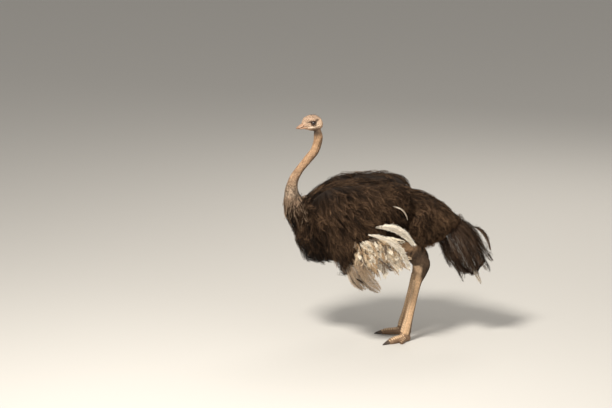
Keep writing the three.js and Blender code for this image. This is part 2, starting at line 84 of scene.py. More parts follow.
HEAD_CENTRE = np.array([-654.0, -32.0, 1543.0])  # midway between the eyes
HEAD_TURN = 22.0  # degrees to the bird's left
HEAD_DIP = 6.0  # degrees that the bill points down
EYE_PLACE = np.array([1.0, 31.0, 4.0])  # the left eye's centre in the head's own frame
EYE_RADIUS = 20.0

SKULL = stations(
    "x top low half",
    (-79, -8, -24, 4),
    (-73, 9, -46, 26),
    (-54, 34, -56, 39),
    (-22, 52, -61, 45),
    (10, 56, -58, 45),
    (34, 50, -48, 38),
    (56, 36, -40, 31),
    (69, 14, -34, 25),
)
UPPER_BILL = stations(
    "x top low half",
    (44, 15, -14, 25),
    (60, 8, -16, 27),
    (78, -1, -18, 26),
    (95, -8, -21, 22),
    (110, -14, -25, 14),
    (118, -20, -26, 4),
)
LOWER_BILL = stations(
    "x top low half",
    (28, -14, -38, 22),
    (52, -12, -37, 26),
    (72, -14, -34, 24),
    (91, -17, -32, 20),
    (106, -20, -29, 12),
    (113, -23, -27, 4),
)
NECK = stations(
    "x y z r",
    (-618, -22, 1506, 38),
    (-608, -16, 1435, 33),
    (-627, -12, 1352, 32),
    (-684, -8, 1274, 32),
    (-740, -4, 1202, 34),
    (-781, 0, 1128, 39),
    (-794, 0, 1056, 50),
    (-779, 0, 975, 76),
    (-722, 0, 890, 118),
    (-640, 0, 830, 130),
)
NECK_FLATNESS = 0.88  # its width for each millimetre of its depth
TRUNK = stations(
    "x back belly half wide",
    (-772, 842, 842, 0, 842),
    (-758, 930, 765, 62, 850),
    (-724, 1000, 634, 108, 835),
    (-656, 1064, 545, 152, 820),
    (-550, 1118, 548, 192, 810),
    (-420, 1138, 556, 228, 815),
    (-270, 1142, 560, 252, 830),
    (-120, 1118, 590, 262, 840),
    (10, 1084, 622, 252, 845),
    (120, 1056, 640, 232, 850),
    (215, 1014, 690, 200, 855),
    (300, 950, 752, 150, 850),
    (362, 882, 800, 84, 840),
    (385, 836, 836, 0, 836),
)
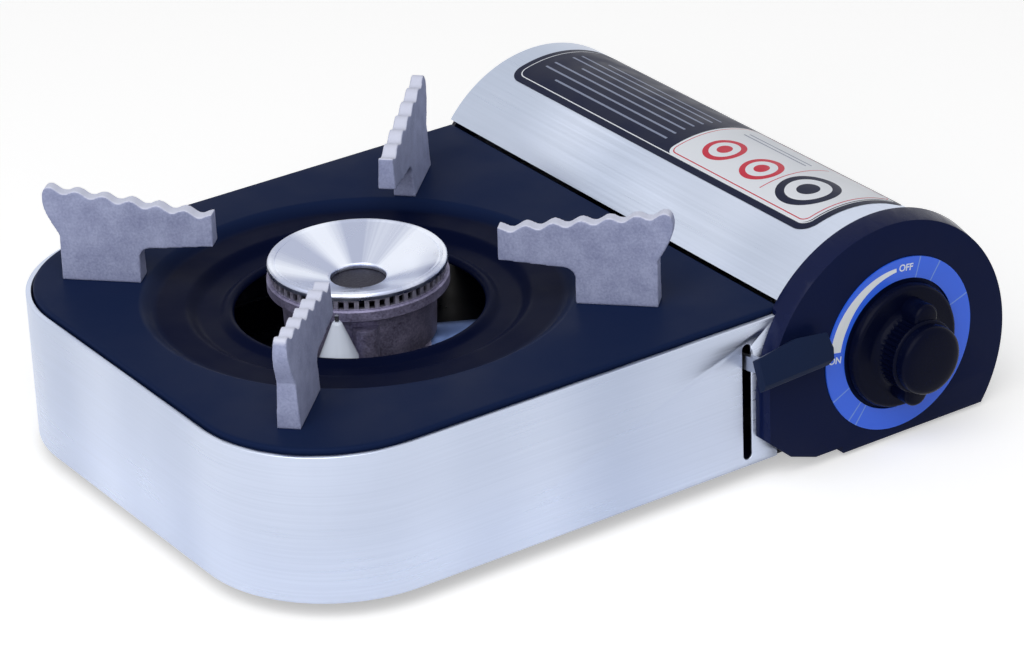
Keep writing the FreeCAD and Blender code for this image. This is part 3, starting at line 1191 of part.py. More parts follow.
def hinge_leaf(name, spans, low, high):
    """Knuckles round the pin, each with a strip of leaf on the outside of the sheet."""
    parts = []
    for number, (front, rear) in enumerate(spans):
        barrel = rod(f"{name}_barrel{number}", "y", (hinge_left, hinge_height), front, rear, hinge_radius)
        skin = tube(f"{name}_skin{number}", "y", (axis_left, axis_height), front, rear,
                    cover_radius + sheet_wall, cover_radius)
        window = box(f"{name}_window{number}", (axis_left, hinge_left), (front, rear), (low, high))
        bore = rod(f"{name}_bore{number}", "y", (hinge_left, hinge_height), front - 1, rear + 1,
                   hinge_pin_radius + run_gap)
        strip_part = common(f"{name}_strip{number}", skin, window)
        parts.append(cut(f"{name}_knuckle{number}", fuse(f"{name}_whole{number}", barrel, strip_part), bore))
    return group(name, *parts)


KNUCKLE_SHARES = (0.15, 0.45, 0.75)
lid_spans = []
body_spans = []
for share in KNUCKLE_SHARES:
    start = band_depth * share
    lid_spans.append((start, start + knuckle_length))
    body_spans.append((start - knuckle_length / 2 - seat_gap, start - seat_gap))
finish(hinge_leaf("lid_leaf", lid_spans, hinge_height + 0.5, hinge_height + leaf_height), "cover_hinge_leaf")
finish(hinge_leaf("body_leaf", body_spans, hinge_height - leaf_height, hinge_height - 0.5), "body_hinge_leaf")
finish(rod("hinge_rod", "y", (hinge_left, hinge_height), body_spans[0][0] - 1, lid_spans[-1][1] + 1,
           hinge_pin_radius), "cover_hinge_pin")
catch_front = band_depth / 2
catch_leg = box("catch_leg", (partition_right, partition_right + sheet_wall), (catch_front - 9, catch_front + 9),
                (band_height - 22, band_height))
catch_nose = rod("catch_nose", "y", (partition_right + sheet_wall + 0.6, band_height - 2), catch_front - 6,
                 catch_front + 6, 1.4)
finish(fuse("catch", catch_leg, catch_nose), "cover_catch")

# Base screws: pan heads under the floor, through to the bracket feet
finish(screws("floor_screws", base_screw_places, "z", -screw_head_height, 0, 0, sheet_wall * 4, screw_head,
              screw_shank), "base_screws")

doc.recompute()
faults = []
for item in doc.Objects:
    if "Invalid" in item.State or "Error" in item.State:
        faults.append(f"{item.Name}: {item.State}")
for piece in pieces:
    if piece.Shape.isNull() or not piece.Shape.isValid() or not piece.Shape.Solids:
        faults.append(f"{piece.Label}: bad shape")
if faults:
    raise SystemExit("faults: " + "; ".join(faults))
for piece in pieces:
    piece.Shape.exportStep(f"parts/{piece.Label}.step")
print(len(pieces), "pieces written")
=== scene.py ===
import logging
import math
from dataclasses import dataclass, field
from enum import Enum

import bmesh
import bpy
from mathutils import Matrix, Vector


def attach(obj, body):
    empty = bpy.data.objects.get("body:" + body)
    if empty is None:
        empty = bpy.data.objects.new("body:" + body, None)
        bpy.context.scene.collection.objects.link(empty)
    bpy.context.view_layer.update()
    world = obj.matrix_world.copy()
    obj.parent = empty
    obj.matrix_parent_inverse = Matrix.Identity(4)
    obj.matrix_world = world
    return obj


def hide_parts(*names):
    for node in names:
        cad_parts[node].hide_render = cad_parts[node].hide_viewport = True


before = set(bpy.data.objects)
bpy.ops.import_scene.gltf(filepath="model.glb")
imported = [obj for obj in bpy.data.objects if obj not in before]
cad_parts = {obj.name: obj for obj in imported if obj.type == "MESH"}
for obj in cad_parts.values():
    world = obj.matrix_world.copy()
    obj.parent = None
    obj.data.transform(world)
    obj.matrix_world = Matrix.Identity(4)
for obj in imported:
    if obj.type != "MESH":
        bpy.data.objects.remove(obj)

log = logging.getLogger("stove")

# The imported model's origin is under the middle of the stove. Sizes below are in millimetres in the band's own
# frame: x from its left face, y from its front face, z from its lower edge.
MIDDLE_X = 164.6
MIDDLE_Y = 100.1
GROUND = 7.0
AXIS = (269.0, 28.0)
DIAL = (273.8, 34.3)
BURNER = (107.3, 116.0)
PLATE_TOP = 62.0
Point = tuple[float, float, float]
Pair = tuple[float, float]
Source = bpy.types.Node | bpy.types.NodeSocket


class Axis(Enum):
    """The three directions of the stove: to the right, to the back and up."""

    X = "X"
    Y = "Y"
    Z = "Z"


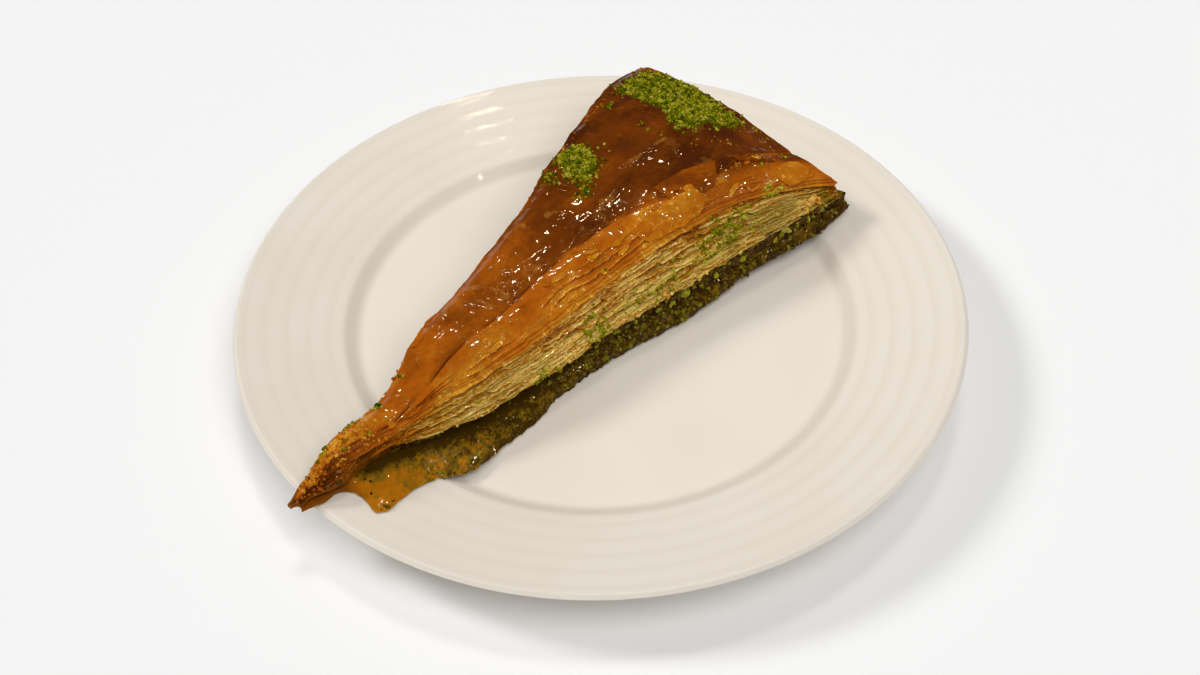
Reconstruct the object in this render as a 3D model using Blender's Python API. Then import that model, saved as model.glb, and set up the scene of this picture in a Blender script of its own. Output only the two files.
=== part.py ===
"""A long slice of pistachio baklava, cut from a round tray, lying on its round rimmed plate.

Sizes are in metres and +Z is up. The origin is the centre of the plate's foot, which stands on Z = 0.
A place in the slice is given by its distance from the slice's tip, its distance across the slice
(less than zero on the near cut, more than zero on the far one) and its height over the slice's base.
"""

import math
import random

import bmesh
import bpy
import numpy as np
from mathutils import Matrix, Vector, noise
from mathutils.bvhtree import BVHTree

# The plate
PLATE_RADIUS = 0.1275
PLATE_HEIGHT = 0.0220
PLATE_SIDES = 60
FLOOR_RADIUS = 0.0855
FLOOR_HEIGHT = 0.0090
WELL_RADIUS = 0.0905
WELL_HEIGHT = 0.0125
RIM_TOP_RADIUS = 0.1262
RIM_THICKNESS = 0.0040
EDGE_THICKNESS = 0.0032
RING_COUNT = 5
FIRST_RING_RADIUS = 0.0937
RING_SPACING = 0.00715
RING_RELIEF = 0.00022
RING_DROP = 0.0008
FLOOR_ROUNDING = 0.0022
WELL_ROUNDING = 0.0014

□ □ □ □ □

Short task » Write out, exactly as they stand, the lines from the one containing "# Base screws: pan" through the one containing "bpy.context.view_layer.update()", both ends included.

Result for this task »
# Base screws: pan heads under the floor, through to the bracket feet
finish(screws("floor_screws", base_screw_places, "z", -screw_head_height, 0, 0, sheet_wall * 4, screw_head,
              screw_shank), "base_screws")

doc.recompute()
faults = []
for item in doc.Objects:
    if "Invalid" in item.State or "Error" in item.State:
        faults.append(f"{item.Name}: {item.State}")
for piece in pieces:
    if piece.Shape.isNull() or not piece.Shape.isValid() or not piece.Shape.Solids:
        faults.append(f"{piece.Label}: bad shape")
if faults:
    raise SystemExit("faults: " + "; ".join(faults))
for piece in pieces:
    piece.Shape.exportStep(f"parts/{piece.Label}.step")
print(len(pieces), "pieces written")
=== scene.py ===
import logging
import math
from dataclasses import dataclass, field
from enum import Enum

import bmesh
import bpy
from mathutils import Matrix, Vector


def attach(obj, body):
    empty = bpy.data.objects.get("body:" + body)
    if empty is None:
        empty = bpy.data.objects.new("body:" + body, None)
        bpy.context.scene.collection.objects.link(empty)
    bpy.context.view_layer.update()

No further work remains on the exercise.